TESTO Se i beni soffocano le relazioni
XVIII Domenica del Tempo Ordinario (Anno C) (01/08/2004)
Vangelo: Lc 12,13-21
In quel tempo, 13uno della folla disse a Gesù: «Maestro, di’ a mio fratello che divida con me l’eredità». 14Ma egli rispose: «O uomo, chi mi ha costituito giudice o mediatore sopra di voi?». 15E disse loro: «Fate attenzione e tenetevi lontani da ogni cupidigia perché, anche se uno è nell’abbondanza, la sua vita non dipende da ciò che egli possiede».
16Poi disse loro una parabola: «La campagna di un uomo ricco aveva dato un raccolto abbondante. 17Egli ragionava tra sé: “Che farò, poiché non ho dove mettere i miei raccolti? 18Farò così – disse –: demolirò i miei magazzini e ne costruirò altri più grandi e vi raccoglierò tutto il grano e i miei beni. 19Poi dirò a me stesso: Anima mia, hai a disposizione molti beni, per molti anni; ripòsati, mangia, bevi e divèrtiti!”. 20Ma Dio gli disse: “Stolto, questa notte stessa ti sarà richiesta la tua vita. E quello che hai preparato, di chi sarà?”. 21Così è di chi accumula tesori per sé e non si arricchisce presso Dio».

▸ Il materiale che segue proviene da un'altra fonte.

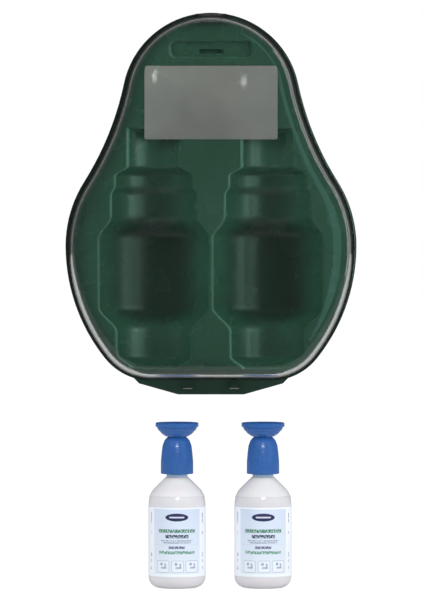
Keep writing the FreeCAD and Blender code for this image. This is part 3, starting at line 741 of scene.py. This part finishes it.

«Anche se uno è nell'abbondanza, la sua vita non dipende dai suoi beni». Gesù non disprezza i beni della terra, non contesta le brevi gioie della strada, quasi voglia disamorarci di questa vita. Il Vangelo dà per scontato che la vita umana sia, e non possa non essere, un'incessante ricerca di felicità. Gesù contesta i nostri miti ricorrenti: il mito della ricchezza come fonte di felicità, il mito del profitto come regola di vita, del conto bancario come sicurezza del domani, monito d'estrema attualità per noi che viviamo in un mondo che sembra dipendere sempre più dalle ragioni dell'economia.
La tua vita non dipende dai tuoi beni.Ciò che nutre e moltiplica la vita, la fonte amorosa di vita e di canto, la sorgente della vita abbondante (Gv 10,10) non è fra i beni della terra. Io vivo delle mie sorgenti.
Quel ricco, chiuso nel cerchio murato del suo io ripete un unico aggettivo: il mio raccolto, i miei granai, i miei beni, la mia anima. Sempre questa ossessione del "mio". Questa stregoneria dell'io. E nessun altro esiste. E nessun povero Lazzaro trova posto in quel mondo desolato, e nessun affetto. Vivere così è solo abbracciare la propria solitudine. Solitudine senz'anima. Prossimità della morte, allevata e nutrita dentro di te: «Questa notte stessa ti sarà chiesta la tua vita».
E non c'è domani, perché chi vive solo per il corpo, non vive; perché chi accumula solo per sé, disperde (Lc 11, 23); non c'è domani, per chi vive di cose, perché le cose hanno un fondo, e il dramma delle cose è che il loro fondo è vuoto. Domani, bellissima parola, inizio di vita eterna.
Ma «l'uomo che accumula per sé» spegne da solo il proprio domani. Chi dice a se stesso: «Riposati, mangia, bevi, godi», «vive senza mistero, senza sapere che l'essere cristiano è l'inquietudine più alta dello spirito, è l'impazienza dell'eternità in un mondo perverso che crocifigge l'amore» (Kierkegaard).
Così è di chiunque non arricchisce davanti a Dio. Davanti a lui siamo ricchi solo di ciò che abbiamo donato. E nell'ultimo giorno troveremo sulle colonne dell'avere solo ciò che abbiamo perduto per altri. L'uomo vive di vita donata, di vita trasmessa. E quando cessi di trasmettere vita attorno a te, in quel preciso momento la vita in te si dissecca. L'uomo vive anche del lieto godimento del pane quotidiano, ma di un pane che sia "nostro", da chiedere e da donare, e che ci faccia, insieme, quotidianamente dipendenti dal cielo. Non c'è esperienza d'infinito sulla terra, non esperienza di vita riuscita, di vita bella, lontano dalle relazioni umane. E quando accogli l'altro nello spazio della tua bontà, fra i tuoi beni, «fra le tue cose care» (Gv 19,27) allora, solo allora, ritrovi la bellezza del mondo e la bontà di tutte le cose.